Visualisation and performance evaluation of biodiesel/methane co-combustion in a swirl-stabilised gas turbine combustor

While dual fuel firing of power generation combustion systems can improve the fuel flexibility of such systems, several studies on compression ignition engines have also shown a positive impact on NOx and PM emissions. Previous multiphase fuel combustion studies for combustion turbines are limited, thus the present study addresses that gap by fuelling a model swirl stabilised gas turbine combustor with a blend of waste cooking oil-derived biodiesel and methane.

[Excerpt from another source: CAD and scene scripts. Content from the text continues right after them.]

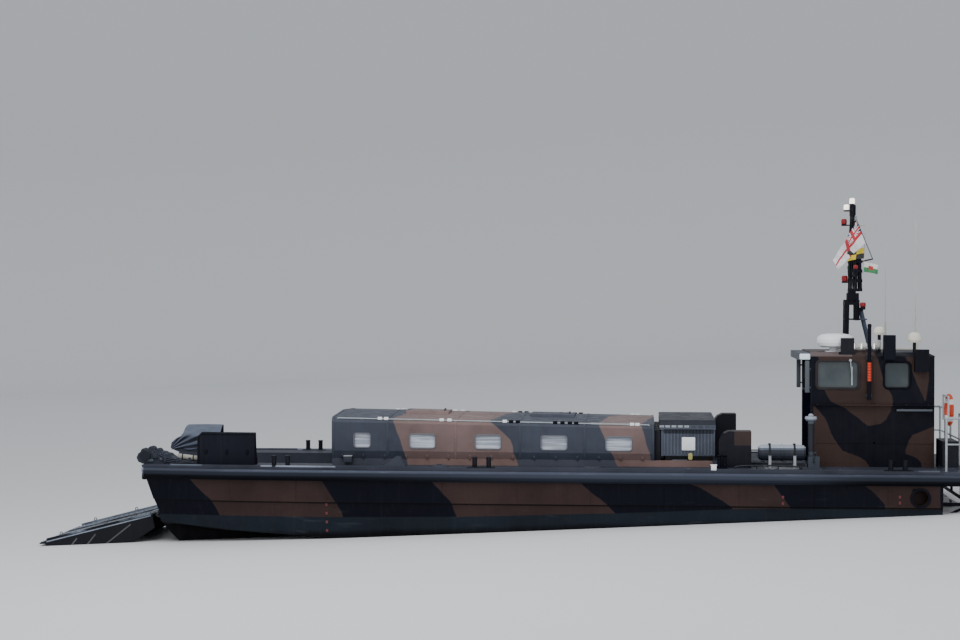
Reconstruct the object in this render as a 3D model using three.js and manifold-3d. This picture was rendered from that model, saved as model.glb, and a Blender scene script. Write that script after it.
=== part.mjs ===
// A landing craft for troops and light vehicles, 15.7 m over the hull and 4.3 m in beam.
// Millimetres. +X runs aft, +Y to starboard and +Z up. The origin lies on the centreline, 8.1 m
// abaft the deck's forward edge, on the flat underside of the centre keel.
import * as THREE from 'three';
import Module from 'manifold-3d';
import { mergeVertices } from 'three/addons/utils/BufferGeometryUtils.js';

const wasm = await Module();
wasm.setup();

// Driving dimensions
const bowX = -8070; // the deck's forward edge
const sternX = 7630; // the after edge of the stern platform
const transomX = 7000;
const deckZ = 1700;
const knuckleZ = 1040; // the lapped seam along the topsides
const knuckleStep = 35;
const keelFlatZ = 200; // the hull's flat centre strip, on top of the keel
const keelFlatHalf = 160;
const sill = { x: -7780, z: 800 }; // where the bow opening's floor meets the raked bow
const forefoot = { x: -7745, z: 445 }; // from here the bow is cut back at 45 degrees
const well = { from: -8800, to: 1750, half: 1150, z: 770 };
const floorThickness = 30;
const engineRoom = { from: 3100, to: 4500, half: 900, z: 480 };
const ramp = { length: 2420, half: 1200, drop: 14.4, x: -7920, z: 670 };
const canopy = { front: -4450, aft: 1720, baseZ: 1820, shoulderZ: 2610, drop: 110 };
const coaming = { inner: 1290, outer: 1340, aft: 2890 };
const house = { front: 4680, back: 6980, half: 1050, top: 3790, wall: 50 };
const roofTopZ = 3870;
const mastHinge = { x: 5560, z: 4900 };
const jet = { y: 650, z: 780, pivotX: 7260 };
const gap = 0.3; // between pieces that meet
const standZ = deckZ + gap; // the foot of whatever stands on the deck
const deg = Math.PI / 180;
const sides = { port: -1, starboard: 1 };

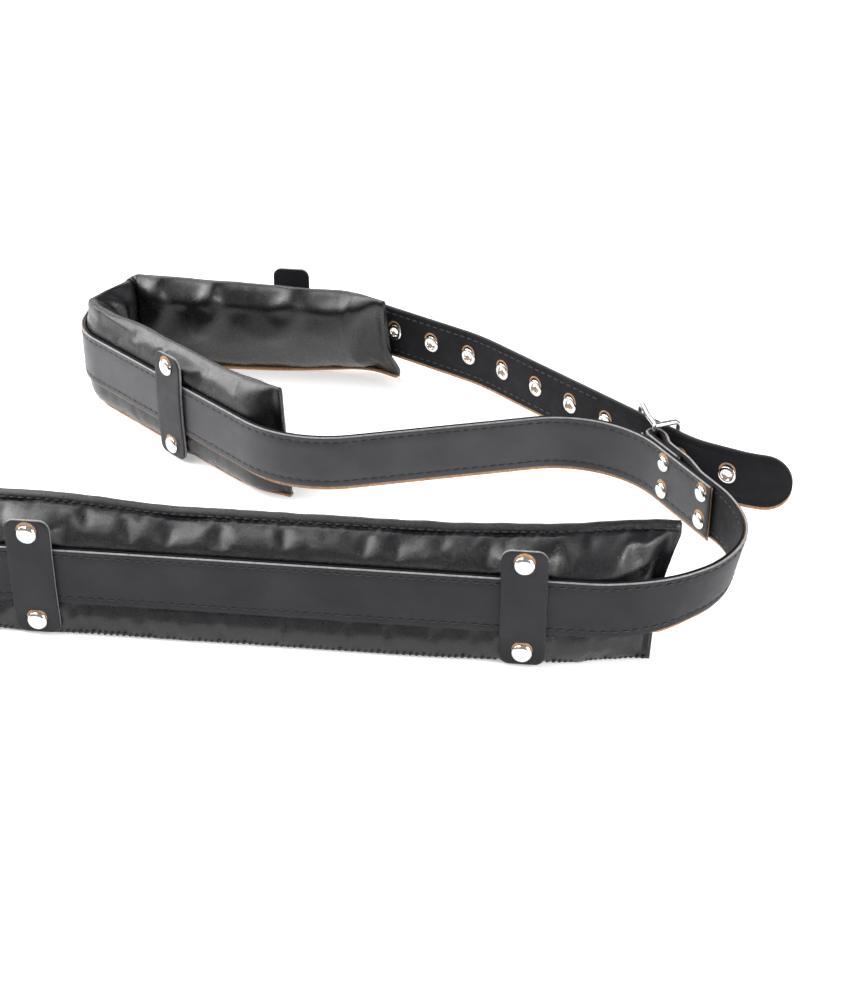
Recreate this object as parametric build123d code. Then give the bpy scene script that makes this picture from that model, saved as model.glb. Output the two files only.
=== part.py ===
from build123d import *
import os
from math import atan2, degrees

# Padded leather strap with a buckled, padded cuff, lying on its edge on a flat surface.
# Millimetres. +Z is up, and the front pad slides along X on the straight run of the sling strap.
# Every strap is a vertical ribbon: its plan is a centre line of straight runs and tangent arcs,
# and each layer lies between two distances to the left of that line.

# Driving dimensions
STRAP_WIDTH = 30.0
STRAP_THICKNESS = 3.0
FACE_LAYER = 1.4            # outer leather, the rest of the thickness is the lining
STRAP_MIDDLE_Z = 33.0
STRAP_CLEARANCE = 0.3       # round a strap where a pad or keeper runs along it
PAD_HEIGHT = 66.0
PAD_BOTTOM_Z = 0.0
COVER_SKIN = 1.8
CUFF_PAD_DEPTH = 20.0
FRONT_PAD_DEPTH = 23.0
FRONT_PAD_ENDS = (-252.0, 122.0)
KEEPER_WIDTH = 23.0
KEEPER_HEIGHT = 63.0
KEEPER_THICKNESS = 2.4
KEEPER_CORNER = 5.0
KEEPER_RIVET_SPACING = 48.8
RIVET_HEAD_RADIUS = 5.0
RIVET_HEAD_HEIGHT = 2.0
RIVET_POST_RADIUS = 1.8
POST_DEPTH = 3.0            # how far a keeper's rivet reaches behind the keeper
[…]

Methane was increasingly injected into swirling combustion air flow while simultaneously reducing the biodiesel spray flowrate across a pressure atomiser, thus maintaining an overall equivalence ratio of 0.7 while delivering a thermal power output of 15 kW in all cases, except for flame stability range trials. Direct flame imaging, CH* and C-2* chemiluminescence imaging, post combustion emissions as well as stability performance of the flames were evaluated. NOx emissions were found to decrease by 29% and unburnt hydrocarbons increased by 10% as the fraction of methane in fuel mix increased to 30%. Further, flame images suggest increased wrinkling and perturbing of the flame front as gas fraction of the biodiesel/methane flame increases. However, the temporal variation of integral intensity of CH* and C-2* species chemiluminescence point to at least an 8% improvement in flame stability when 30% of flame heat output is supplied by methane compared to neat biodiesel burn. Also, it was found that flame stability limits reduce as methane partly replaces biodiesel in the flame.